Typing encourages verbatim notes. Handwriting encourages mental engagement.

5) The Warm Glowy Pleasure of Full Notebooks

There is a simple pleasure in a stack – even a small stack – of full notebooks. You can look at that stack and think, “Hey, that’s a lot of thoughts.”

When you start a new notebook, put the start date at the top of the index page. When you finish it, add the finish date beside it.

Grin a little bit. Go ahead. It’s awesome.

Don’t Delete your Notebook App Yet

Which is not to say you shouldn’t make notes on your phone. You might be standing in a queue at the falafel stall at the food market and the Lorde cover of Everybody Wants to Rule the World starts playing on the falafel maker’s Spotify and it triggers an idea for a scene with the mermaid and her cave of hoarded whisky and the person in the queue in front of you probably won’t be cool with you using their back to steady your notebook while you scribble in it.


So tap that idea into your phone with your thumbs and order your falafel. But don’t let that be the end of it. Later, shift it over to your notebook. I’ll bet you your next falafel that what you write in your notebook is longer, more fully formed and much more satisfying than whatever you thumbed into your phone.
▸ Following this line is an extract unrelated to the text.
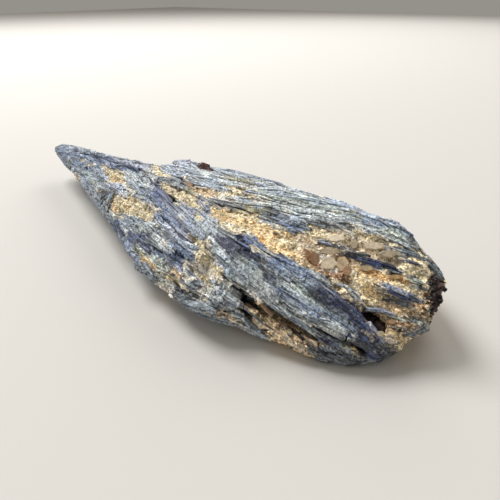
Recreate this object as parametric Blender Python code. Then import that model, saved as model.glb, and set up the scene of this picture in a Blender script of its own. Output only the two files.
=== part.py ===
"""Kyanite blade cluster: a rock of blue kyanite blades grown through quartz, with garnets set in it.

The rock is a long lens that tapers to a raised point at -X and ends in a rounded, broken face at +X.
Its display side faces -Y: a slab of long blades dives towards +X, a quartz vein lies behind it, and a
back ridge of finer blades closes the top. The core is a loft through hand-drawn cross-sections. Every
blade and every quartz lump is fused to it, because the two minerals grew through each other. A garnet
has a skin of its own, so each garnet is its own object, seated in a socket.

Metres, +Z up. The origin is the centre of the bounding box's underside, and X runs along the rock.
"""

import math
import random

import bmesh
import bpy
import numpy as np
from mathutils import Matrix, Vector

MM = 0.001
SEED = 419

# ---------------------------------------------------------------------------- driving dimensions

# Twelve lines run along the rock. A line's place in its row is its number, and a number between two
# lines is a place between them on the skin: 3.5 is halfway from the ridge down into the vein.
#   0 foot    front edge of the underside        6 crest       top of the back ridge
#   1 belly   front flank, at its widest         7 shoulder    upper back flank
#   2 edge    lower edge of the main slab        8 flank       lower back flank
#   3 ridge   upper edge of the main slab        9 heel        back edge of the underside
#   4 vein    bottom of the quartz vein         10 keel back
#   5 slope   quartz below the back ridge       11 keel front
# Each station has its x first, then (y, z) of lines 0 to 5 and of lines 6 to 11, all in millimetres.
SECTIONS = (
    (-153, ((4, 23), (3, 24), (4, 25), (5, 25), (6, 26), (7, 26)),
     ((8, 25), (9, 25), (9, 24), (8, 23), (6, 22), (4, 22))),
    (-137, ((-2, 19), (-3, 21), (-2, 24), (1, 29), (4, 28), (7, 26)),
     ((10, 25), (13, 23), (16, 20), (14, 16), (9, 14), (2, 15))),
    (-112, ((-10, 20), (-11, 23), (-8, 27), (-1, 33), (4, 31), (8, 29)),
     ((12, 26), (17, 23), (20, 19), (18, 14), (10, 11), (-2, 13))),
    (-85, ((-18, 17), (-18, 21), (-14, 30), (-6, 38), (-1, 35), (4, 32)),
     ((10, 28), (17, 23), (23, 17), (22, 12), (12, 7), (-6, 9))),
    (-58, ((-26, 14), (-27, 19), (-21, 31), (-9, 42), (-3, 37), (3, 34)),
     ((9, 29), (18, 23), (28, 17), (27, 10), (14, 4), (-12, 5))),
    (-32, ((-34, 15), (-36, 19), (-28, 32), (-10, 43), (-3, 38), (3, 36)),
     ((9, 33), (21, 29), (33, 20), (32, 9), (16, 1), (-20, 2))),
    (-8, ((-43, 12), (-44, 17), (-34, 32), (-14, 45), (-8, 43), (0, 43)),
     ((7, 44), (22, 36), (37, 23), (36, 9), (20, 0), (-28, 0))),
    (18, ((-53, 9), (-56, 14), (-39, 33), (-20, 46), (-12, 41), (-2, 43)),
     ((9, 44), (27, 35), (42, 24), (41, 8), (24, 0), (-34, 0))),
    (45, ((-58, 7), (-61, 13), (-45, 32), (-26, 43), (-16, 38), (-4, 41)),
     ((11, 42), (29, 33), (44, 24), (43, 8), (26, 0), (-38, 0))),
    (68, ((-58, 8), (-60, 14), (-49, 29), (-31, 39), (-19, 35), (-5, 40)),
     ((12, 42), (30, 34), (45, 23), (44, 8), (26, 0), (-38, 0))),
    (77, ((-56, 8), (-58, 14), (-48, 27), (-30, 36), (-19, 34), (-5, 40)),
     ((12, 42), (31, 34), (44, 23), (43, 8), (26, 0), (-38, 0))),
    (84, ((-50, 3), (-53, 10), (-47, 24), (-30, 34), (-19, 33), (-4, 40)),
     ((12, 43), (30, 35), (44, 23), (43, 8), (25, 0), (-38, 0))),
    (95, ((-48, 2), (-50, 9), (-46, 21), (-29, 31), (-19, 32), (-4, 39)),
     ((12, 44), (29, 35), (42, 24), (41, 8), (24, 0), (-36, 0))),
    (116, ((-44, 2), (-46, 6), (-46, 11), (-29, 22), (-22, 24), (-6, 36)),
     ((9, 45), (24, 35), (36, 23), (34, 9), (20, 1), (-32, 0))),
    (129, ((-39, 1), (-41, 5), (-40, 10), (-28, 18), (-21, 22), (-6, 34)),
     ((6, 42), (18, 33), (29, 23), (28, 10), (16, 3), (-27, 1))),
    (141, ((-25, 5), (-28, 9), (-27, 13), (-24, 17), (-19, 22), (-7, 32)),
     ((1, 37), (11, 31), (19, 22), (18, 12), (10, 7), (-18, 5))),
    (149, ((-14, 13), (-17, 16), (-16, 20), (-13, 24), (-10, 27), (-6, 30)),
     ((-2, 32), (3, 29), (8, 22), (7, 15), (3, 12), (-7, 10))),
)
LINE_COUNT = 12
RING_GAP = 14.0          # distance between two rings of the loft
RING_JITTER = 0.5        # how far a ring's point may stray, so no flank is a smooth sweep
FLOOR_CUT = 0.8          # what is taken off the underside for the flat face it rests on
FIT = 0.3                # gap between a garnet and its socket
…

For that “Got to get it down now” scenario, I use Google Keep. It’s quick and easily accessible on my phone. But I regularly scour my Keep notes and transfer what I find into my physical notebook. And once they’re in there, they tend to attract more words. More ideas. More connections.

And later, when you need it, you’ll still remember that idea. Maybe not the full details, but enough to know that it’s time has come. You’ll open your notebook to the index, then flick through to the numbered page where you scribbled it all down, interpret your handwriting and think, “Yes, that’s right. I remember it all now.”